■ **SOURCE RECORDS**
§

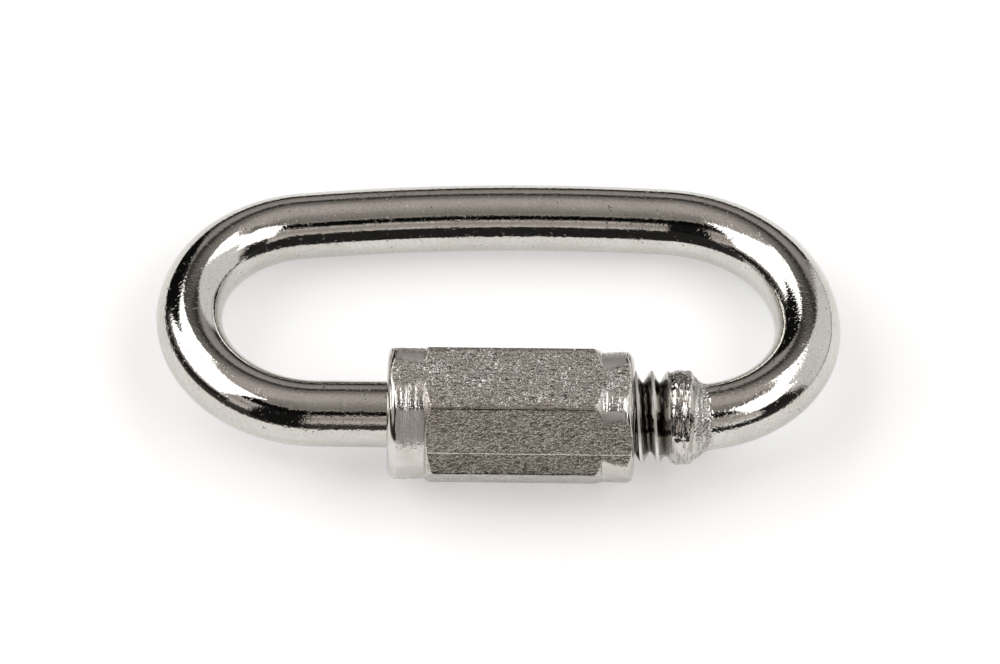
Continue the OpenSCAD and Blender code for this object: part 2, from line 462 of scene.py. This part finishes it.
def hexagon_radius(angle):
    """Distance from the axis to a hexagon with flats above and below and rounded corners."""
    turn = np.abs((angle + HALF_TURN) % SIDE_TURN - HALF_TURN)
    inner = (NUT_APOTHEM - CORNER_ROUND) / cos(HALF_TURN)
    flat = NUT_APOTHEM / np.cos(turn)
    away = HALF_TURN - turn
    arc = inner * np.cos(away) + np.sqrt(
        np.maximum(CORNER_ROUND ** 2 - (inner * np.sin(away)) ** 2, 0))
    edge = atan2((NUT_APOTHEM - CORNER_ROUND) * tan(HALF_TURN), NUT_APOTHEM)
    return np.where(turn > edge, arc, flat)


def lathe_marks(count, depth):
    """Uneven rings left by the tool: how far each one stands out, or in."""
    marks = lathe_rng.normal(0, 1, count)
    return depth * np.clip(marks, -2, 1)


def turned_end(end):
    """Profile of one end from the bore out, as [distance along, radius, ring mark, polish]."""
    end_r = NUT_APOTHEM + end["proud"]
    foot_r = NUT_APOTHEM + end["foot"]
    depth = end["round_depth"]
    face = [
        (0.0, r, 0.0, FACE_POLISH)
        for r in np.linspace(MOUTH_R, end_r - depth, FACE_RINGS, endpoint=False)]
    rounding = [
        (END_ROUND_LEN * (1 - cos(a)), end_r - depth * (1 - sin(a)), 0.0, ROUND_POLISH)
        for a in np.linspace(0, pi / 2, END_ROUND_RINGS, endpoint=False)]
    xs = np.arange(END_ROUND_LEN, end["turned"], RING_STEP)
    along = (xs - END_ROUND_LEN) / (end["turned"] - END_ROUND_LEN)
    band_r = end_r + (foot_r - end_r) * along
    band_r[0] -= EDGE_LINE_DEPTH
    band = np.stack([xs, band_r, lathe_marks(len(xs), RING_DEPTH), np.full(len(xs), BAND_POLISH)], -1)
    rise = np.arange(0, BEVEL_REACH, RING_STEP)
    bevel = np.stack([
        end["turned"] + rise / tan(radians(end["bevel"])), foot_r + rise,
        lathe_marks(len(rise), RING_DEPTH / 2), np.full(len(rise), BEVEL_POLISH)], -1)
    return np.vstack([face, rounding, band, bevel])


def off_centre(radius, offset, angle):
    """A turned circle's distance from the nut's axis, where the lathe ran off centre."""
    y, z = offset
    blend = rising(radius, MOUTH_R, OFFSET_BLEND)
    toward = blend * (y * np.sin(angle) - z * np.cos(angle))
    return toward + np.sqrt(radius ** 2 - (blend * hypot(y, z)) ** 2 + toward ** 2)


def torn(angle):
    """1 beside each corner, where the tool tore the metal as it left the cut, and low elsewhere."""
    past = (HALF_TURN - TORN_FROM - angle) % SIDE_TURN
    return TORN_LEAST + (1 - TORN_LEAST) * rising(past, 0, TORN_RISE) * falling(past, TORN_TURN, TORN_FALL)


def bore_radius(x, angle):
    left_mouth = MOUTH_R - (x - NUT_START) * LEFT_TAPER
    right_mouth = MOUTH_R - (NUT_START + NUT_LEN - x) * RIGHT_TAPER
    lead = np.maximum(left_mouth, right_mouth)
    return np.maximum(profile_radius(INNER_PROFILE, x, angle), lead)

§

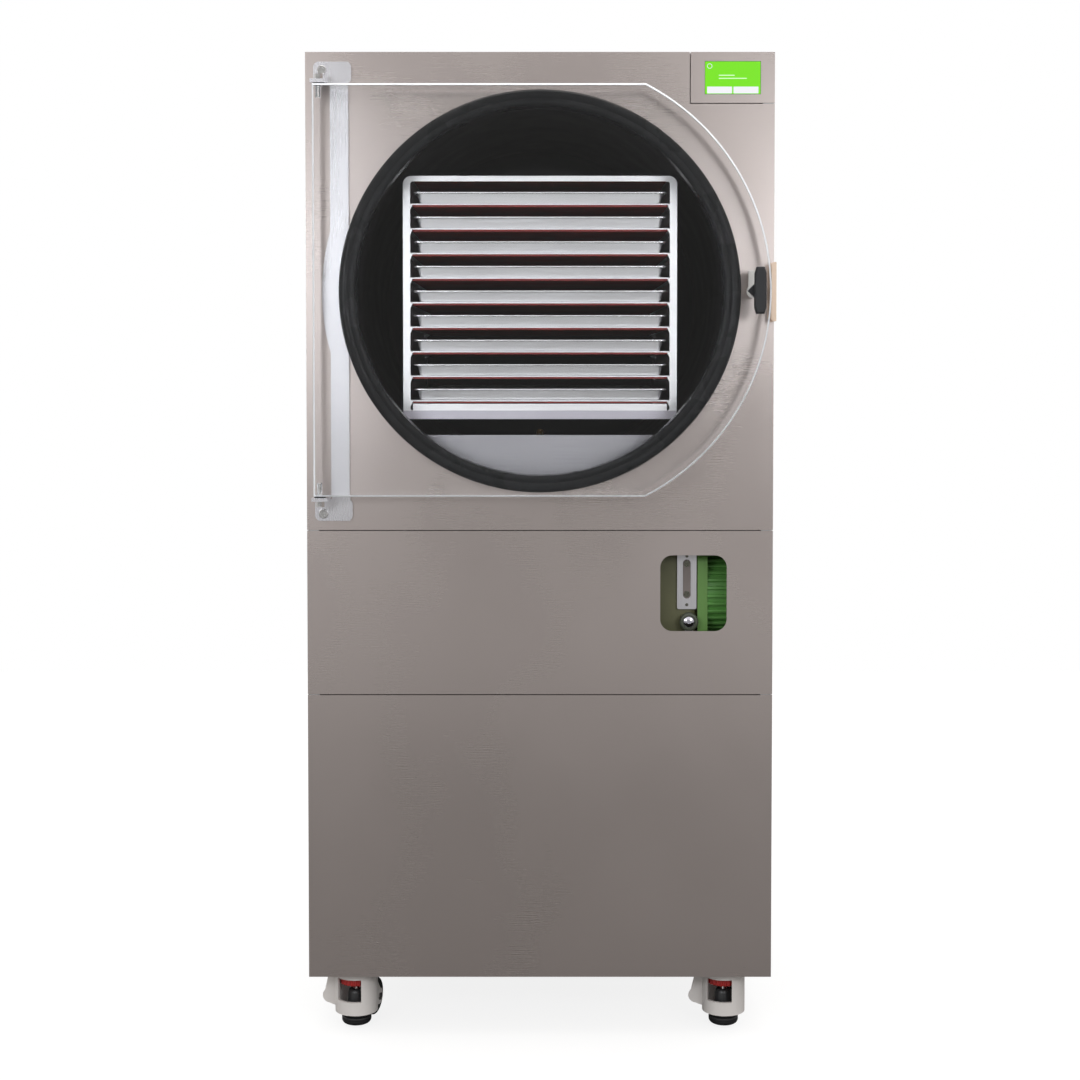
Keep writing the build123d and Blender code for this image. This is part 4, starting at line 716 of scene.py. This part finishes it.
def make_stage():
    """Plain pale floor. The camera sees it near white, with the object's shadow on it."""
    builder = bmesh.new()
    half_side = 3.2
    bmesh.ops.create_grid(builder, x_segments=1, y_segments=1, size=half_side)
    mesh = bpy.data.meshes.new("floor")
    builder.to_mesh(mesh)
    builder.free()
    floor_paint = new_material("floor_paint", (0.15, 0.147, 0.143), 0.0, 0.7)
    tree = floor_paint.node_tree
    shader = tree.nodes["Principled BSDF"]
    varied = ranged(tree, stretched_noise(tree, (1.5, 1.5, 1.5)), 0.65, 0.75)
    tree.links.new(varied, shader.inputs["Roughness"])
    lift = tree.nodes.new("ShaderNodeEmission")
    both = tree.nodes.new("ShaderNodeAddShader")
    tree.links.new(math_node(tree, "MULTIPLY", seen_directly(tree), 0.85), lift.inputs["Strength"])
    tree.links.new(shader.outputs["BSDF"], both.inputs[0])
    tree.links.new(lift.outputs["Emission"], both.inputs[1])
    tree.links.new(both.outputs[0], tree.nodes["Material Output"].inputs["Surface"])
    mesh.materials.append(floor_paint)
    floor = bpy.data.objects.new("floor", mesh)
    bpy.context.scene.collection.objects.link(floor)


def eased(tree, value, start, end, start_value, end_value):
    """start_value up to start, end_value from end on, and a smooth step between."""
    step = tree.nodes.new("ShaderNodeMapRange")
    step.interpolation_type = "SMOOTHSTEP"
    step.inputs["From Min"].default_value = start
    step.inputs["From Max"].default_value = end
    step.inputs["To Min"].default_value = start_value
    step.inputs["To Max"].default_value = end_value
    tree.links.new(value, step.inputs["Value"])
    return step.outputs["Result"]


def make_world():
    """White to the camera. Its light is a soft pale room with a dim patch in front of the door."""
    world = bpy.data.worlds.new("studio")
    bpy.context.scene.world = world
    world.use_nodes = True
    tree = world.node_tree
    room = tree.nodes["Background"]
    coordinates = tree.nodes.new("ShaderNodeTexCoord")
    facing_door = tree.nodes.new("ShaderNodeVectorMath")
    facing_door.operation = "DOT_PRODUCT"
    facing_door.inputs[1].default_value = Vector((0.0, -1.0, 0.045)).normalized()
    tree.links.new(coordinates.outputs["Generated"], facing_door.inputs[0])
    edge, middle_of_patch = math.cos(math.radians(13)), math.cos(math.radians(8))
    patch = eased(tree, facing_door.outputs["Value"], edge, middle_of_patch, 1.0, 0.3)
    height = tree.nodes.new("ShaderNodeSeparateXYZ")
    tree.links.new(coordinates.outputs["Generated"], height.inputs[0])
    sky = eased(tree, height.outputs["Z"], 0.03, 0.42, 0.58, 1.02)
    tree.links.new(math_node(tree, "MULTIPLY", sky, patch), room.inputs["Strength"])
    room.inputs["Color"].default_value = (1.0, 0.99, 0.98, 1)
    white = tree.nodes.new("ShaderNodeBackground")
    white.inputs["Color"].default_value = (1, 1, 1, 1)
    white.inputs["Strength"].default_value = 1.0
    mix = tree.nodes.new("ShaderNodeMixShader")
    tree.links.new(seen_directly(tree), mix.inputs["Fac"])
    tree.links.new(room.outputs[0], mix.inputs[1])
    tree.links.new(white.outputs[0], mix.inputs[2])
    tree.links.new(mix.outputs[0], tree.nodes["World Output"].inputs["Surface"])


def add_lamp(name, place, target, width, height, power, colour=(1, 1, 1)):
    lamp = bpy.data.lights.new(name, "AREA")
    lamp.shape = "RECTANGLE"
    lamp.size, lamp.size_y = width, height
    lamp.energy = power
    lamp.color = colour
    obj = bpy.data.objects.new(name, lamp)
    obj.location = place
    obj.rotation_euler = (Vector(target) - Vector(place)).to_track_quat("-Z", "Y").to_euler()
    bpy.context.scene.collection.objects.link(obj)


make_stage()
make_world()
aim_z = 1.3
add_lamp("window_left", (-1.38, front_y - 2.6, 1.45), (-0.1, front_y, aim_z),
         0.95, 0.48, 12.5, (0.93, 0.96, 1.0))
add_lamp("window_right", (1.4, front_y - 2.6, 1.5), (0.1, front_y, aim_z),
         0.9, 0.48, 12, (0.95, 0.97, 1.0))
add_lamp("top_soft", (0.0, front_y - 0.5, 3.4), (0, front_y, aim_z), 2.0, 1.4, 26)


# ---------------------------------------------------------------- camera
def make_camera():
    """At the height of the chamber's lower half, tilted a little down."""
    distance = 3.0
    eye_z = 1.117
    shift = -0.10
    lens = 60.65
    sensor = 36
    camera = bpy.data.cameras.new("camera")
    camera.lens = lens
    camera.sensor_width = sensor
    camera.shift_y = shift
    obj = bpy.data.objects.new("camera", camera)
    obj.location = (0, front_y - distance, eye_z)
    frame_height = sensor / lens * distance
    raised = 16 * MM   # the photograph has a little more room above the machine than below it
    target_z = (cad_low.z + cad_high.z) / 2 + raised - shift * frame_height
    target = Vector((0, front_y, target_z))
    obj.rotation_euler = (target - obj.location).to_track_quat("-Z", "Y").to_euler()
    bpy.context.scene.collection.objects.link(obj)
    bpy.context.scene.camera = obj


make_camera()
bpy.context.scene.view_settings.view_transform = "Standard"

§

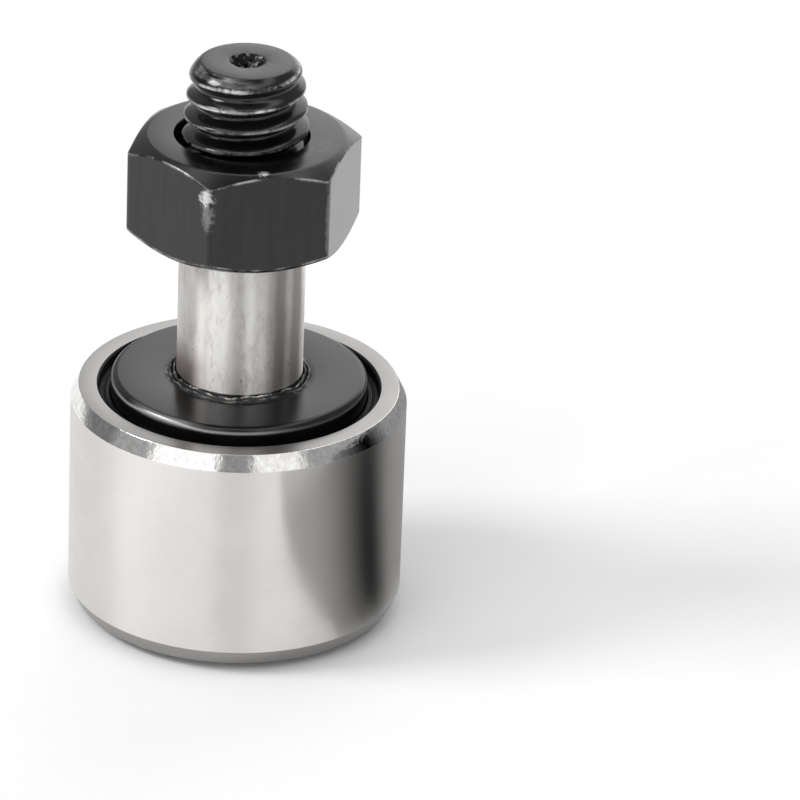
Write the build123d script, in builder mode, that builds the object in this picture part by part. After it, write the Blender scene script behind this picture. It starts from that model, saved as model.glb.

§

■ **DIRECTIONS FOR THIS TASK**
Using the data above, extract exactly the lines from the one that holds "Continue the OpenSCAD" to the one that holds "return depth * np.clip(marks, -2, 1)", both ends included, and no others.

■ **REPLY TO THE EXERCISE**
Continue the OpenSCAD and Blender code for this object: part 2, from line 462 of scene.py. This part finishes it.
def hexagon_radius(angle):
    """Distance from the axis to a hexagon with flats above and below and rounded corners."""
    turn = np.abs((angle + HALF_TURN) % SIDE_TURN - HALF_TURN)
    inner = (NUT_APOTHEM - CORNER_ROUND) / cos(HALF_TURN)
    flat = NUT_APOTHEM / np.cos(turn)
    away = HALF_TURN - turn
    arc = inner * np.cos(away) + np.sqrt(
        np.maximum(CORNER_ROUND ** 2 - (inner * np.sin(away)) ** 2, 0))
    edge = atan2((NUT_APOTHEM - CORNER_ROUND) * tan(HALF_TURN), NUT_APOTHEM)
    return np.where(turn > edge, arc, flat)


def lathe_marks(count, depth):
    """Uneven rings left by the tool: how far each one stands out, or in."""
    marks = lathe_rng.normal(0, 1, count)
    return depth * np.clip(marks, -2, 1)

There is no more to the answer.